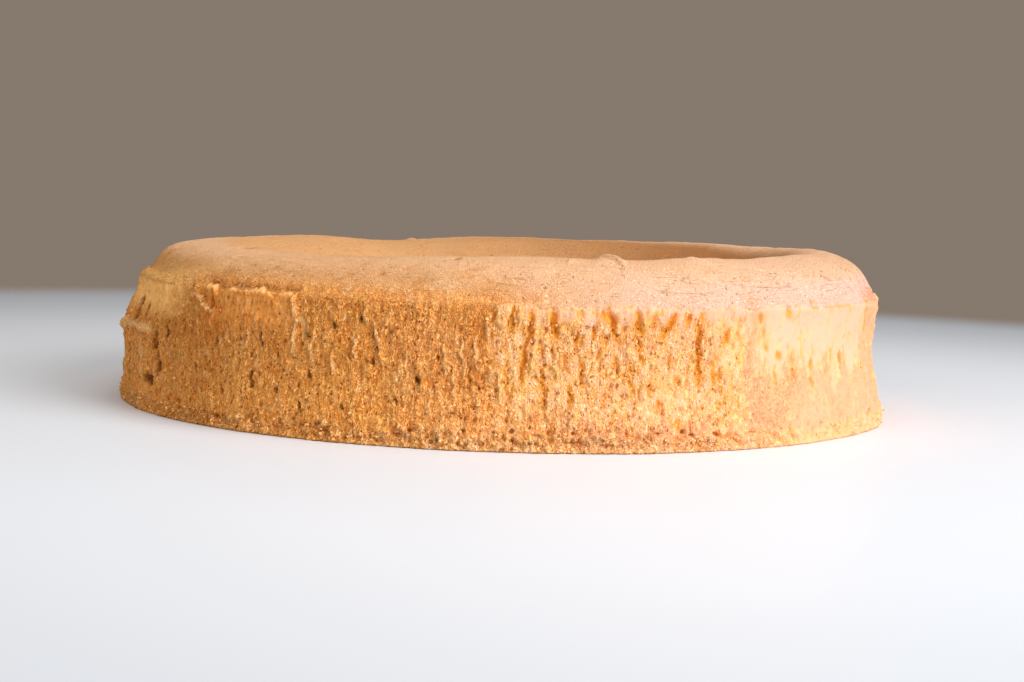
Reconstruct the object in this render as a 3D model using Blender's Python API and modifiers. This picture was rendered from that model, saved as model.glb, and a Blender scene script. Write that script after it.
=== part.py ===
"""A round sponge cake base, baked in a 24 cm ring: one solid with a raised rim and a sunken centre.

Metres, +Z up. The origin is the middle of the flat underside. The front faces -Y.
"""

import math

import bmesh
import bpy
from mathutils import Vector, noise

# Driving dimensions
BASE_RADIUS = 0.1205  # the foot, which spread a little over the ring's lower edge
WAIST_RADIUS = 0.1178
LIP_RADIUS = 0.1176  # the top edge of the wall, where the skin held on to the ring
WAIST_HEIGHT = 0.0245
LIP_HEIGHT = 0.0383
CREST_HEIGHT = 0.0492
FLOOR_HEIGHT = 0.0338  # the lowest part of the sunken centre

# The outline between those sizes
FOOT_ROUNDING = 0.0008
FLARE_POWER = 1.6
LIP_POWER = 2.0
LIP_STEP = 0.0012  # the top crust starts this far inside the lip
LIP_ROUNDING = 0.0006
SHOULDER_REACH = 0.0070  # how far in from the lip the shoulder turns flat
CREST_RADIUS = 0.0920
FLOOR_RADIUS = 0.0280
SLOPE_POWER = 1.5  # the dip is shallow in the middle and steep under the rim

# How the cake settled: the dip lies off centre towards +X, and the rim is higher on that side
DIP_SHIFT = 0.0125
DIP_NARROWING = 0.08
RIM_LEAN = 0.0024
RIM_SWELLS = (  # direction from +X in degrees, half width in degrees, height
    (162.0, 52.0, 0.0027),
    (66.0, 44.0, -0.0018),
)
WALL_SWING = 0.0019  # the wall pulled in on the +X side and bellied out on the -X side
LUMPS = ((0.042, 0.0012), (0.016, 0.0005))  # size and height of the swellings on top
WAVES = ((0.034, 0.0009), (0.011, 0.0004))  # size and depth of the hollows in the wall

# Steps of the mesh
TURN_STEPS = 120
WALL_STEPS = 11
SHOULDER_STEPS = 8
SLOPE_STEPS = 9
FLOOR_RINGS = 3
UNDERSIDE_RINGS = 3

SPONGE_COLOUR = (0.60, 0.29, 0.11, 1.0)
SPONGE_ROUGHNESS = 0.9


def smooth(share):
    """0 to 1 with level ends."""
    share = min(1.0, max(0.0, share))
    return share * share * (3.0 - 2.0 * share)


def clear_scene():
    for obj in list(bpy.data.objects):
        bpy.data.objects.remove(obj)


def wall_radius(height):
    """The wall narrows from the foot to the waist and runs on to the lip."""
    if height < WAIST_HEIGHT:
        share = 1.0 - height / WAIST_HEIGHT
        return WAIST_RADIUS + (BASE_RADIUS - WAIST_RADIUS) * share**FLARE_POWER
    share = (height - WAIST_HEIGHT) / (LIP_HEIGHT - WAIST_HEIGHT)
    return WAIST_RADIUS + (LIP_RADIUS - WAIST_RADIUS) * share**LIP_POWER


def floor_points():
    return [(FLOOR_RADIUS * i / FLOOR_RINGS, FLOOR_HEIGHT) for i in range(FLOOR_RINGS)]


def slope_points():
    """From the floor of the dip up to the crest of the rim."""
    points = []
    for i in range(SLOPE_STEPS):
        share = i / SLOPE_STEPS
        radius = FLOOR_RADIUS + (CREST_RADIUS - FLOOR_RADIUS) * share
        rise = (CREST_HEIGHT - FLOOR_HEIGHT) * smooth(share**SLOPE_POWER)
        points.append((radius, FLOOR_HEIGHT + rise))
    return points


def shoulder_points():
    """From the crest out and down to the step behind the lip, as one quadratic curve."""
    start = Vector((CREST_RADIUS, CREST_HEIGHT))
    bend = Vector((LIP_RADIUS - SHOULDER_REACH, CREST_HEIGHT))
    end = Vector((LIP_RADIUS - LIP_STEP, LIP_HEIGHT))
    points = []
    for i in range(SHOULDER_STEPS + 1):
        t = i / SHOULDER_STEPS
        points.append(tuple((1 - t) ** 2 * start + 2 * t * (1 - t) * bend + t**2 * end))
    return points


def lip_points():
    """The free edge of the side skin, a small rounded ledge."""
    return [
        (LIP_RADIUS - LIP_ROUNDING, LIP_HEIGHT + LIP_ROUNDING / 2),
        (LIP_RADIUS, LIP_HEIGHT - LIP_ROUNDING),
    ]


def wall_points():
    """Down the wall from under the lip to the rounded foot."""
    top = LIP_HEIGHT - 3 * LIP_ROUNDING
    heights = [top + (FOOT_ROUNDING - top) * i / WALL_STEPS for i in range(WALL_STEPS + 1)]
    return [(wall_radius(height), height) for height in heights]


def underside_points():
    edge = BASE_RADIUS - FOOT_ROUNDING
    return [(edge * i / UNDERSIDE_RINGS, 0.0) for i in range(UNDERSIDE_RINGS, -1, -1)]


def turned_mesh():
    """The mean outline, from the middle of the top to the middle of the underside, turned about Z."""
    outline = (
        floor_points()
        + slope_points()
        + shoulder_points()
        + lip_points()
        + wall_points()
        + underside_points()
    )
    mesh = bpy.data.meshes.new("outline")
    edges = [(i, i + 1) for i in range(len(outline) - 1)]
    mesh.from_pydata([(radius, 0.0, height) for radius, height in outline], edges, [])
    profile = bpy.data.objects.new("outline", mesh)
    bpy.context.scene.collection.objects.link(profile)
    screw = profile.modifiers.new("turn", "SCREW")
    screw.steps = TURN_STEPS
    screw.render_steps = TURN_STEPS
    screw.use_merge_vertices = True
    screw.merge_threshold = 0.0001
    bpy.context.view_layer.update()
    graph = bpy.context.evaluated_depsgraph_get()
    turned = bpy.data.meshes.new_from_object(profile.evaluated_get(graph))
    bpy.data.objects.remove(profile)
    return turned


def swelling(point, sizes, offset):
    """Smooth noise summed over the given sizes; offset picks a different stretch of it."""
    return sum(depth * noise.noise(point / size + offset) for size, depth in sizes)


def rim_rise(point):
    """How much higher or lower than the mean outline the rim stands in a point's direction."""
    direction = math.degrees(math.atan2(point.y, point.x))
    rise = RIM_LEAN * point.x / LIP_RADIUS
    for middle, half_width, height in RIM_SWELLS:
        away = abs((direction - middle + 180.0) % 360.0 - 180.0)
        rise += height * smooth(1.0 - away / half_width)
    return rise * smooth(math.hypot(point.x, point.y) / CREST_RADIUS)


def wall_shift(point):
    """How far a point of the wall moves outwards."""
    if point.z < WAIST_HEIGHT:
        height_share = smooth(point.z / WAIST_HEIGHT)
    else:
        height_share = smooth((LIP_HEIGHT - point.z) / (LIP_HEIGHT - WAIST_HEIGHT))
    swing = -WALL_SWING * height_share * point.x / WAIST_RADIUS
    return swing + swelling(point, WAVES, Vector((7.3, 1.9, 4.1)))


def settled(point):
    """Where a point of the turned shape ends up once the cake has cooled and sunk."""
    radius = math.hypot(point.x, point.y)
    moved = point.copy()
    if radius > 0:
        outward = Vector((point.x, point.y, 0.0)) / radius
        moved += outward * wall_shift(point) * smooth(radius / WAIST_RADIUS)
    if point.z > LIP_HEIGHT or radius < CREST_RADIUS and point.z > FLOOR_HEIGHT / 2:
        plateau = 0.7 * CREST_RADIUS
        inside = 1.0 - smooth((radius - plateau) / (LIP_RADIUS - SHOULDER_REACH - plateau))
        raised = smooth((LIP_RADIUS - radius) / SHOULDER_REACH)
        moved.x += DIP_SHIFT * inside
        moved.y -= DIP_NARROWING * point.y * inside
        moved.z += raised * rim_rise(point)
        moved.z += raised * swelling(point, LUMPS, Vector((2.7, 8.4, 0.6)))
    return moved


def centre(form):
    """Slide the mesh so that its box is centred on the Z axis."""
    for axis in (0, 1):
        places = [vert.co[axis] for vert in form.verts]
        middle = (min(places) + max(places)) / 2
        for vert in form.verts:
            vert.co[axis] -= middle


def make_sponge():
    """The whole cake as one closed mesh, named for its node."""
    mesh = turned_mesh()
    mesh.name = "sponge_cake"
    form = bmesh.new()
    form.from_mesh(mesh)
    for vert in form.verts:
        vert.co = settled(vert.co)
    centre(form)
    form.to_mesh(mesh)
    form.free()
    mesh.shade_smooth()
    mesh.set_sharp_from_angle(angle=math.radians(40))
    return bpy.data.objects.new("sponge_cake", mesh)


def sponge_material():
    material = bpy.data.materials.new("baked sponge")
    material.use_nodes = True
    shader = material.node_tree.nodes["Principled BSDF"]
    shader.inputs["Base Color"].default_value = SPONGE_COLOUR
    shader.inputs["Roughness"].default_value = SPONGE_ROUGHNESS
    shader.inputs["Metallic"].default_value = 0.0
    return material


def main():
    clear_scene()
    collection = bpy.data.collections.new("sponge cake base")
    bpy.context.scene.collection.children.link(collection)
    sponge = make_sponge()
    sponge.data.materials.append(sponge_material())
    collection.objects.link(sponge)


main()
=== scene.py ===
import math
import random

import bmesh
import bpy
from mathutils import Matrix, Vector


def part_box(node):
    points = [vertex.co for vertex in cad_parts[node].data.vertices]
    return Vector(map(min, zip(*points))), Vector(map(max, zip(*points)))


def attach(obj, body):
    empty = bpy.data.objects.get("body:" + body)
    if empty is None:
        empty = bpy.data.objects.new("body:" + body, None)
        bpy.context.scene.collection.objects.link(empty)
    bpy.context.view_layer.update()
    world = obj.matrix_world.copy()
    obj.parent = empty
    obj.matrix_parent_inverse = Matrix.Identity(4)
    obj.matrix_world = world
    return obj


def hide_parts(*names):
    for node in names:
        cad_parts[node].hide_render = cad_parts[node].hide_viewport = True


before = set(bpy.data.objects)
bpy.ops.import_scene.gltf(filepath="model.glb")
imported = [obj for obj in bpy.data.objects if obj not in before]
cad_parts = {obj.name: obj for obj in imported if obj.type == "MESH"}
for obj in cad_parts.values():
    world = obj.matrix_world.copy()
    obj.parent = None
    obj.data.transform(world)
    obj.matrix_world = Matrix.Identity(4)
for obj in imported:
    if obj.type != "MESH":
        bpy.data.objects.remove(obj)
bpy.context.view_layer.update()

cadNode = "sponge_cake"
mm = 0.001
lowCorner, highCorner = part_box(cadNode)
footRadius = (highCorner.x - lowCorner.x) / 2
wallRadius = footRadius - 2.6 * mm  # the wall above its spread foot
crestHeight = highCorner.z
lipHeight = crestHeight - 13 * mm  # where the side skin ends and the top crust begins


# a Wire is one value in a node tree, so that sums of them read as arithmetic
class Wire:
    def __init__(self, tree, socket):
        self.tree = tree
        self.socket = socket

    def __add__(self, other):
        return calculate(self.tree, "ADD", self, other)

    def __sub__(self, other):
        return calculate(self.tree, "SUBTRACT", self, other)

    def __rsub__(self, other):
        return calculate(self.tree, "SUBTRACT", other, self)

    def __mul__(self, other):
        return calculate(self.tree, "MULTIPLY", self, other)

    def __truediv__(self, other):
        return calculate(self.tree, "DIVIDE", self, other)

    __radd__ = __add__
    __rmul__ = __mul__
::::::
*REQUEST:* Exactly the lines from the line containing "bpy.context.scene.collection.children.link(collection)" to the line containing "for node in", both included, are to be set down; no other line belongs in the answer.

*TASK RESULT:*
    bpy.context.scene.collection.children.link(collection)
    sponge = make_sponge()
    sponge.data.materials.append(sponge_material())
    collection.objects.link(sponge)


main()
=== scene.py ===
import math
import random

import bmesh
import bpy
from mathutils import Matrix, Vector


def part_box(node):
    points = [vertex.co for vertex in cad_parts[node].data.vertices]
    return Vector(map(min, zip(*points))), Vector(map(max, zip(*points)))


def attach(obj, body):
    empty = bpy.data.objects.get("body:" + body)
    if empty is None:
        empty = bpy.data.objects.new("body:" + body, None)
        bpy.context.scene.collection.objects.link(empty)
    bpy.context.view_layer.update()
    world = obj.matrix_world.copy()
    obj.parent = empty
    obj.matrix_parent_inverse = Matrix.Identity(4)
    obj.matrix_world = world
    return obj


def hide_parts(*names):
    for node in names:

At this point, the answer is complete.